* **Goal**
Locate the line that contains "Write the FreeCAD Python" in the entries below, then repeat it and every following line through the line that contains "corner_radius = 30.0", exactly, and no others.
====
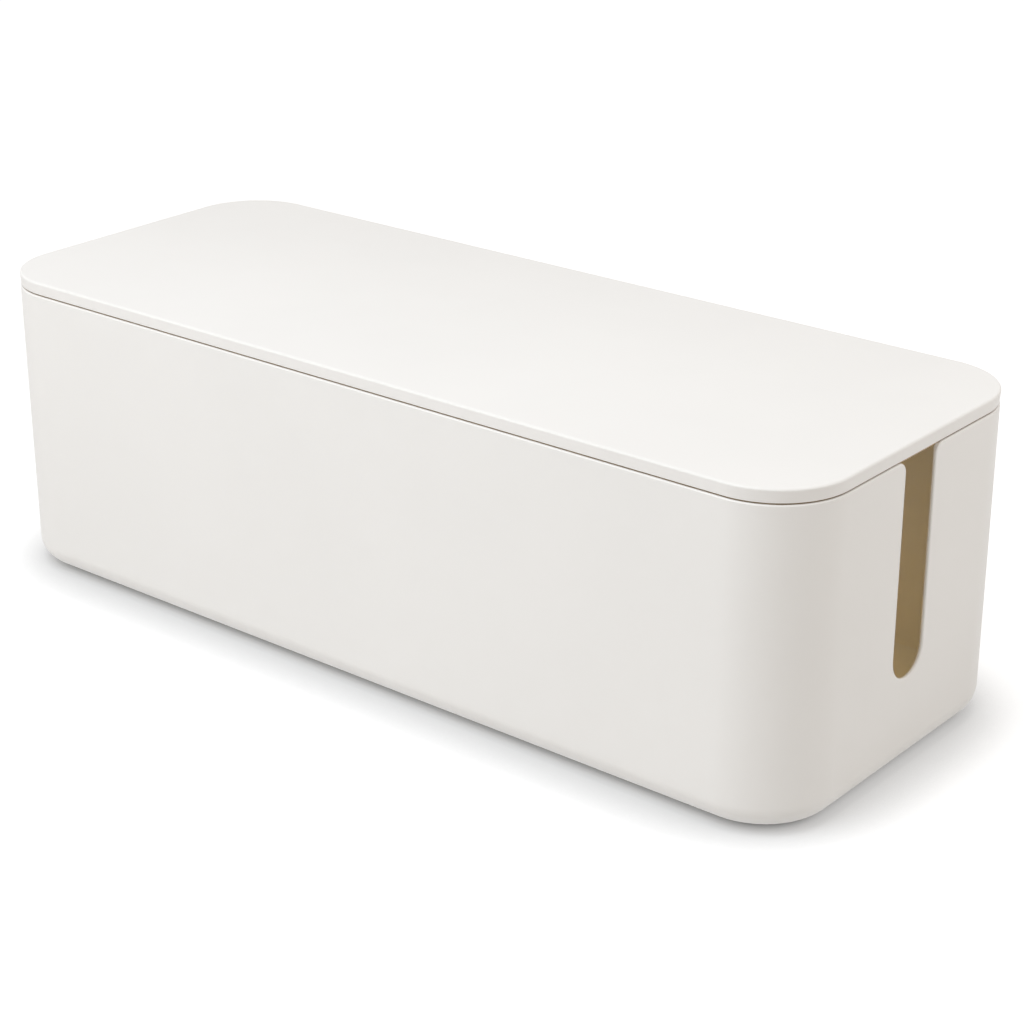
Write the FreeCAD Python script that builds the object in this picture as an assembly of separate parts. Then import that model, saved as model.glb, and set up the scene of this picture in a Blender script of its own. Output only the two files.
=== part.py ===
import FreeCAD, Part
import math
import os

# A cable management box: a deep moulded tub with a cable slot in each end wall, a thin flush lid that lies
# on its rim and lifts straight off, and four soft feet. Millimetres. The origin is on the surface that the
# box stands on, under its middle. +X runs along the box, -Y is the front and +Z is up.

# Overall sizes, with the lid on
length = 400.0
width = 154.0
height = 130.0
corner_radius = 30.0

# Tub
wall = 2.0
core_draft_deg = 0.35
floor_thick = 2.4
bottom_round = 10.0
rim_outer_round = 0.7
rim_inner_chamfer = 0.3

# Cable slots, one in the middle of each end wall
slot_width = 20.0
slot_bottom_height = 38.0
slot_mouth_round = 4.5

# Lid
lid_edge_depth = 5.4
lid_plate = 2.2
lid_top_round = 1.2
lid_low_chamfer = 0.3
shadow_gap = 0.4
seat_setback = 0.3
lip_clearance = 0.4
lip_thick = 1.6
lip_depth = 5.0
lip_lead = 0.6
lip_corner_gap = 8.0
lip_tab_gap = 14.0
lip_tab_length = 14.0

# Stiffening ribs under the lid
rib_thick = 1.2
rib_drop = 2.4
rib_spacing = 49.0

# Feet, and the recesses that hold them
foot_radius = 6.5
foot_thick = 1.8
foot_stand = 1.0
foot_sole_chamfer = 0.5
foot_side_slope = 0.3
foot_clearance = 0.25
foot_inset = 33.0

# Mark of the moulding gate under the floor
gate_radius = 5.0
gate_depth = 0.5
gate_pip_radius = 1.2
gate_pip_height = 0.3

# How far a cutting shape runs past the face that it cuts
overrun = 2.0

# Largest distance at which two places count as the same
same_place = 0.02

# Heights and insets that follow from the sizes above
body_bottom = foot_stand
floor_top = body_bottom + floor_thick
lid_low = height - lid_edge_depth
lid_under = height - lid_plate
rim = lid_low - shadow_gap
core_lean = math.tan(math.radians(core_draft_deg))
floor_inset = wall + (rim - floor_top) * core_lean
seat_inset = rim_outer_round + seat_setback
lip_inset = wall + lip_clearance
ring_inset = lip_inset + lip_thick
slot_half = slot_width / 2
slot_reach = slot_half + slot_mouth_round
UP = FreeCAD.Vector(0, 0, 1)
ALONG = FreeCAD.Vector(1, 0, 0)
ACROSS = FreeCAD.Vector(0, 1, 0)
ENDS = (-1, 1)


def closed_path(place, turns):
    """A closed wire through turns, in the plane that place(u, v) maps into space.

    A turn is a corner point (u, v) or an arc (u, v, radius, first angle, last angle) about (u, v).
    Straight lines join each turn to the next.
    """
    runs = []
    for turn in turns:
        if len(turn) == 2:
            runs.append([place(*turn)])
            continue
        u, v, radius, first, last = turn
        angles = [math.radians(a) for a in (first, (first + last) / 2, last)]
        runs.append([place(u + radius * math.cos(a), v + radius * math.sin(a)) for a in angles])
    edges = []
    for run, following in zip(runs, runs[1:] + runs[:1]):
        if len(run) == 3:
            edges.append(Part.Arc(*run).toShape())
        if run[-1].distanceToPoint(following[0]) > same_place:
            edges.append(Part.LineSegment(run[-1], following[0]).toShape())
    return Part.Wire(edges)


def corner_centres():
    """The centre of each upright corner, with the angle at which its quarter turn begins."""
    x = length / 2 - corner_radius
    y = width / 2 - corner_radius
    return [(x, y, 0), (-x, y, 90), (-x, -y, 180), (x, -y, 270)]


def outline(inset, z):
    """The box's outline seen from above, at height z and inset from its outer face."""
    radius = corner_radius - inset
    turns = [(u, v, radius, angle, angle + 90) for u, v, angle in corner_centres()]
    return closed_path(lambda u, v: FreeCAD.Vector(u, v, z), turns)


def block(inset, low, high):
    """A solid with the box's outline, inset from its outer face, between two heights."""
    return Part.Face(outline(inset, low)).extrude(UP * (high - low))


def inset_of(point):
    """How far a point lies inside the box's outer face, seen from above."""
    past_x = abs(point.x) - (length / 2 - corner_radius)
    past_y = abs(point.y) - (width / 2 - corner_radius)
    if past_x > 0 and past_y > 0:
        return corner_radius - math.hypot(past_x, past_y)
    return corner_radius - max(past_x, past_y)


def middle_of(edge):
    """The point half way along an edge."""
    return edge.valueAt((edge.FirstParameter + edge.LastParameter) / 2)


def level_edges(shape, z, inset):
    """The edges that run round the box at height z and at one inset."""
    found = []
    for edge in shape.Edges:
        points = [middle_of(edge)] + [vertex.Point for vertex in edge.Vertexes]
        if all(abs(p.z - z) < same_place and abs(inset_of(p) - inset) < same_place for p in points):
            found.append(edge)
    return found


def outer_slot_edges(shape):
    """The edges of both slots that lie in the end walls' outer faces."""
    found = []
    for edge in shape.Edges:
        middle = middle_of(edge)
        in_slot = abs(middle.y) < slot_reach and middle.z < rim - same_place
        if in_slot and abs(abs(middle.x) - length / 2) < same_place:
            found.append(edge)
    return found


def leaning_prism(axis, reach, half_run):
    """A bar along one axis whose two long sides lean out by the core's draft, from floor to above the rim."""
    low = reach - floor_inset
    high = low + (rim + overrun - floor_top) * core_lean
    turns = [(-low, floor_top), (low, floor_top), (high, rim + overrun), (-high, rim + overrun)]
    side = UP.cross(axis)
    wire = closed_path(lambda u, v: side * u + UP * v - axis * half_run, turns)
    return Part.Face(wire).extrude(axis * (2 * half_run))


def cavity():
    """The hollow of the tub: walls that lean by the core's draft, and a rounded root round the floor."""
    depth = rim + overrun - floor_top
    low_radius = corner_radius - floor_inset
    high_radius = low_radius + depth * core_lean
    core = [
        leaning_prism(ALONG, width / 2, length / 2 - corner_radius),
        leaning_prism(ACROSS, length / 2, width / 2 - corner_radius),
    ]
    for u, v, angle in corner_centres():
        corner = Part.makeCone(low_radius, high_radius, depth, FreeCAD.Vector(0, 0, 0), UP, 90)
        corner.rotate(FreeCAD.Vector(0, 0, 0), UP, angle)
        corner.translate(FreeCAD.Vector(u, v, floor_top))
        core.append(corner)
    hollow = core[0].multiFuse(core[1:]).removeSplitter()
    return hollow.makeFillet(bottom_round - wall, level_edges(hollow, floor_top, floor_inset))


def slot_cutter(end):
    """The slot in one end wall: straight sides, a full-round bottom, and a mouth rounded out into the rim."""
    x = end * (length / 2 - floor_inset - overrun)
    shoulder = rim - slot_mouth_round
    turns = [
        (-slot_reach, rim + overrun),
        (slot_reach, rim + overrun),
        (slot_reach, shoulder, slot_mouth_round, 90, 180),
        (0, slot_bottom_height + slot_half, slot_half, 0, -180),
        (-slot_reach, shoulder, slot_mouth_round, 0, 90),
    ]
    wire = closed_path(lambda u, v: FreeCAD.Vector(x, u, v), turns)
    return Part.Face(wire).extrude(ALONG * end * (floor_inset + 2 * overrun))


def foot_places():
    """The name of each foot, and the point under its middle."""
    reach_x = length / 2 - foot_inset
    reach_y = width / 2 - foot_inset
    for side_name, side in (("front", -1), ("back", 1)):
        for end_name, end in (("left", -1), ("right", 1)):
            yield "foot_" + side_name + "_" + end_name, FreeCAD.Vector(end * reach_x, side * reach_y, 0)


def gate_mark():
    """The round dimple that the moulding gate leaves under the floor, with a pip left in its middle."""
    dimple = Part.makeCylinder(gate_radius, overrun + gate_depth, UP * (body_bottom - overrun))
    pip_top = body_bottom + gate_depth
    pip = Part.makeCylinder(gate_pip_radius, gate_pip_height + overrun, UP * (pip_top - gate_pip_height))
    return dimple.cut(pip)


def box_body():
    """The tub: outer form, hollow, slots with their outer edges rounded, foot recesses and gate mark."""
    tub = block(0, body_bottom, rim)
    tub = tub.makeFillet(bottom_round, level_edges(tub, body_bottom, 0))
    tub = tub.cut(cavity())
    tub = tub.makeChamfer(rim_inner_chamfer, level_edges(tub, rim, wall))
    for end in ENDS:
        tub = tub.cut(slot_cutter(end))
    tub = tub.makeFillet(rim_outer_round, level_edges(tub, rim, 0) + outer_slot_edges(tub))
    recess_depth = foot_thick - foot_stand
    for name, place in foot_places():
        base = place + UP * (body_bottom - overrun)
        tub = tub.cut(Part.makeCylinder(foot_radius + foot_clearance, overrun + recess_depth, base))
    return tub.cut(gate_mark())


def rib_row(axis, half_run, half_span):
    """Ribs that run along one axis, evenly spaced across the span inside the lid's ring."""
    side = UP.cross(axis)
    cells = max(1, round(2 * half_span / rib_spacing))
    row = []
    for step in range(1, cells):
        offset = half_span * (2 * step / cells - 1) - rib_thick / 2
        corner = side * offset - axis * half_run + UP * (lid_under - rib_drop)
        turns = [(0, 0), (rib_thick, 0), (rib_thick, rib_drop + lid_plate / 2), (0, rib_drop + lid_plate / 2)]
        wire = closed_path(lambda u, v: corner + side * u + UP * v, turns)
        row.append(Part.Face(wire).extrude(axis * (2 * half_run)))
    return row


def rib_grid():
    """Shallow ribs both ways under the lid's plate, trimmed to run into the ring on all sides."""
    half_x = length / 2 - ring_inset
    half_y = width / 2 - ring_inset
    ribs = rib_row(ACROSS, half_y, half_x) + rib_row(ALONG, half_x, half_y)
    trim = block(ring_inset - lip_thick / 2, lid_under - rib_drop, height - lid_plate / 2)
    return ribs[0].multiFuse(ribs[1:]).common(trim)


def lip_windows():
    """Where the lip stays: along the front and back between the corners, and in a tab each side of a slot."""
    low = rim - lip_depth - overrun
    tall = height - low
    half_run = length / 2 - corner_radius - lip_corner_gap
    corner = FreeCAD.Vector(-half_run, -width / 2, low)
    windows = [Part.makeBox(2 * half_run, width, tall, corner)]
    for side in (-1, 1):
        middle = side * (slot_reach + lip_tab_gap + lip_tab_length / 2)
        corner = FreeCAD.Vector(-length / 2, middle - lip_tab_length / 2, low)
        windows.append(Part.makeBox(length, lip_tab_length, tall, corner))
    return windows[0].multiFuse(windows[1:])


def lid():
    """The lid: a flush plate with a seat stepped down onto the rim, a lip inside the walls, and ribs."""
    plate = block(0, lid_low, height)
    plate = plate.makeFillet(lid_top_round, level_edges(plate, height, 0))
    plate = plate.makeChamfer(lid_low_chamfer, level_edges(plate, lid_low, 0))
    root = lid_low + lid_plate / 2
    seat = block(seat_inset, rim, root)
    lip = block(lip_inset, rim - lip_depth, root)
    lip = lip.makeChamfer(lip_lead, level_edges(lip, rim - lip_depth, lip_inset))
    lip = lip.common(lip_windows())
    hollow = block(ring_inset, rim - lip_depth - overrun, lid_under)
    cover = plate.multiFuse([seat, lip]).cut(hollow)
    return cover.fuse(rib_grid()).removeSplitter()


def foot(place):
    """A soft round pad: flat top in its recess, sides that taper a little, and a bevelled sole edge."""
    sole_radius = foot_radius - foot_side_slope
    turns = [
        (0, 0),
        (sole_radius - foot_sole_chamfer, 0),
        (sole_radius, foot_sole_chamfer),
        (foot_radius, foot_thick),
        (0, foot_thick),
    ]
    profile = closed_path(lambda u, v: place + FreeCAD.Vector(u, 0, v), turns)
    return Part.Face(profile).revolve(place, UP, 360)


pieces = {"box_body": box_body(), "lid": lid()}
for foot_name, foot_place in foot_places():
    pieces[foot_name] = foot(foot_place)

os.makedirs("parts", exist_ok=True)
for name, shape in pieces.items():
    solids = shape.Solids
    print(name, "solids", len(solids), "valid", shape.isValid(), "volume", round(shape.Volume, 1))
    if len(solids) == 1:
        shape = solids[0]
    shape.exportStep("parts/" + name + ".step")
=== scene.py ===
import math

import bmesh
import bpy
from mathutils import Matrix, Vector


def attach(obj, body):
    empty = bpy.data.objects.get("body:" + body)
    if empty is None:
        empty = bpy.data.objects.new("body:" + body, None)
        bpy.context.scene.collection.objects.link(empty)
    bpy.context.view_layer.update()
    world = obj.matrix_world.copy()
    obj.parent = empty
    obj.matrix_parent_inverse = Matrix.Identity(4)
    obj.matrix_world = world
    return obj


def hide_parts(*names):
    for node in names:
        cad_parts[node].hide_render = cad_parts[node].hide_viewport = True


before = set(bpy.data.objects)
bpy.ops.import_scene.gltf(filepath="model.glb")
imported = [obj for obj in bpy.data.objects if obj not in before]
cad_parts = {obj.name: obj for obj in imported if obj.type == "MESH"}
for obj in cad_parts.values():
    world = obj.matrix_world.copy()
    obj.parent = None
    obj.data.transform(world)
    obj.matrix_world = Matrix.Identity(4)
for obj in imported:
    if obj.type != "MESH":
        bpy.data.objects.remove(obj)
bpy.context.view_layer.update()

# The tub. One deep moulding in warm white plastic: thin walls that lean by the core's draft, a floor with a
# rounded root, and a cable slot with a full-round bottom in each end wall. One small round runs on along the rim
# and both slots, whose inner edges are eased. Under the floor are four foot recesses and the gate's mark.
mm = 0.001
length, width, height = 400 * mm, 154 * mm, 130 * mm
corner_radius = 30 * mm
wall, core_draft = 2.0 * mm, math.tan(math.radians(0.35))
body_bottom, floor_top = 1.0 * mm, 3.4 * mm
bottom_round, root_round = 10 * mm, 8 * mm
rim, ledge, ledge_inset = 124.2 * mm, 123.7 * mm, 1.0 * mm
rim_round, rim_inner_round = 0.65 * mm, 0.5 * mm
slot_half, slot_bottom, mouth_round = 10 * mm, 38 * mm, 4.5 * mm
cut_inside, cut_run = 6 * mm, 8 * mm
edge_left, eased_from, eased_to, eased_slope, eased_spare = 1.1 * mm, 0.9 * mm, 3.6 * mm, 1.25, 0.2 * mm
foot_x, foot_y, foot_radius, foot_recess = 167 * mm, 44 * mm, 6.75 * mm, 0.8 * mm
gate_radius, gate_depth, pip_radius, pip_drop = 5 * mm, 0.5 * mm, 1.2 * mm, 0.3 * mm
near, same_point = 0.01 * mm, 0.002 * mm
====
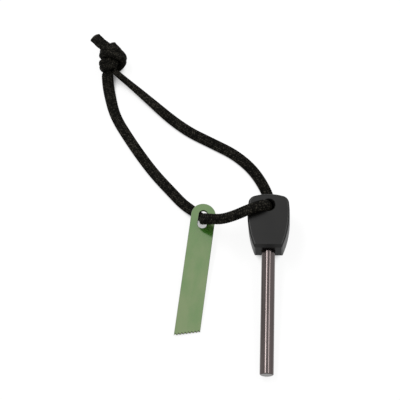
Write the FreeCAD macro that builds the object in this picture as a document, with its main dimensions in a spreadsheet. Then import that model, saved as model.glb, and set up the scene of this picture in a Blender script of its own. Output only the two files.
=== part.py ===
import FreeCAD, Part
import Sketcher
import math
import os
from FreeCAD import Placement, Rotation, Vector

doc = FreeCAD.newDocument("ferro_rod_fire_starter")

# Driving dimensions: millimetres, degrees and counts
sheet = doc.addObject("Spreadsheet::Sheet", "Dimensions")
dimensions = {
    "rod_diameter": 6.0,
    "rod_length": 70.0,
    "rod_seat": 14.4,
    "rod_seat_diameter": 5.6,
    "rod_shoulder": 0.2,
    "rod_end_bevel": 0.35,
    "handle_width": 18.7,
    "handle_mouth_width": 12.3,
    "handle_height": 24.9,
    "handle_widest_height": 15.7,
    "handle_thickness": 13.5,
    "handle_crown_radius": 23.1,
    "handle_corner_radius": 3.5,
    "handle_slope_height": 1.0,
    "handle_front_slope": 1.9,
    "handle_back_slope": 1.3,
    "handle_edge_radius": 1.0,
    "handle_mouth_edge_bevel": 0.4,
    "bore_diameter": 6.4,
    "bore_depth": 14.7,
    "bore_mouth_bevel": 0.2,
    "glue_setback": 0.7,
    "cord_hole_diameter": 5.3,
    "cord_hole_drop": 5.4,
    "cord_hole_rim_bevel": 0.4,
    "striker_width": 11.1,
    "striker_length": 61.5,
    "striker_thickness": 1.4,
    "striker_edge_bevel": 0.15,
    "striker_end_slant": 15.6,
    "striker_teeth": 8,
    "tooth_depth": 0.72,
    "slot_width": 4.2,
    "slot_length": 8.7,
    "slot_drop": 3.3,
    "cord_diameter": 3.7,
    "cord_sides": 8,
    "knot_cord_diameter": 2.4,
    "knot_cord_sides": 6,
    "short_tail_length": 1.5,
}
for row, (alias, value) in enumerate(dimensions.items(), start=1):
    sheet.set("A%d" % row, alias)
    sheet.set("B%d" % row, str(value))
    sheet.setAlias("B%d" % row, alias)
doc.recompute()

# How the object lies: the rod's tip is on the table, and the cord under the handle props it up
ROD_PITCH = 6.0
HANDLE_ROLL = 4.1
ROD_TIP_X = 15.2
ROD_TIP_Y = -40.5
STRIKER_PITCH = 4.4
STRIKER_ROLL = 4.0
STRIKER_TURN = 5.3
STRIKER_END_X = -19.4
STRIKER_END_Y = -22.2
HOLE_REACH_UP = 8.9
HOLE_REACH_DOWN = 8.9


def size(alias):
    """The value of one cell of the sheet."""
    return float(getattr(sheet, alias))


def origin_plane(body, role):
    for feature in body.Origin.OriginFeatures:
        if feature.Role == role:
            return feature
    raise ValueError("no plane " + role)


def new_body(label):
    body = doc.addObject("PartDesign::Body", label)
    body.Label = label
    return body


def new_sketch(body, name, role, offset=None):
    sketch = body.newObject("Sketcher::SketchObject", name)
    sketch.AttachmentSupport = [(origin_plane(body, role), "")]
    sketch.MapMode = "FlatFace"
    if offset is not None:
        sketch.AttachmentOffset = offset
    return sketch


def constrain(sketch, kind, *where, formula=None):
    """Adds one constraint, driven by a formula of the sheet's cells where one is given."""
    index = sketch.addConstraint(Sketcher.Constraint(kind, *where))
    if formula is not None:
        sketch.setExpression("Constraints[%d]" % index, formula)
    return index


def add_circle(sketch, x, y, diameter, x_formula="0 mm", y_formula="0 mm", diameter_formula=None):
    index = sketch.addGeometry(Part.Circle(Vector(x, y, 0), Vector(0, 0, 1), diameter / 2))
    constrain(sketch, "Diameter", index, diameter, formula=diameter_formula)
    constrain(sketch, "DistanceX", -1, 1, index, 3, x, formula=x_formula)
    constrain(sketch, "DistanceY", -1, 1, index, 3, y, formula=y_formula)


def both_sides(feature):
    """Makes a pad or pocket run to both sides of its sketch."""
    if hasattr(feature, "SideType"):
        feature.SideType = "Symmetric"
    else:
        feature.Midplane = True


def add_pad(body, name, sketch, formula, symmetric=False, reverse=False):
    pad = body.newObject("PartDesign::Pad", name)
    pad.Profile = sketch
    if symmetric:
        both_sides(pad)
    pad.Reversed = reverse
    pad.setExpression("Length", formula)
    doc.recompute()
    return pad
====
* **Answer to this exercise**
Write the FreeCAD Python script that builds the object in this picture as an assembly of separate parts. Then import that model, saved as model.glb, and set up the scene of this picture in a Blender script of its own. Output only the two files.
=== part.py ===
import FreeCAD, Part
import math
import os

# A cable management box: a deep moulded tub with a cable slot in each end wall, a thin flush lid that lies
# on its rim and lifts straight off, and four soft feet. Millimetres. The origin is on the surface that the
# box stands on, under its middle. +X runs along the box, -Y is the front and +Z is up.

# Overall sizes, with the lid on
length = 400.0
width = 154.0
height = 130.0
corner_radius = 30.0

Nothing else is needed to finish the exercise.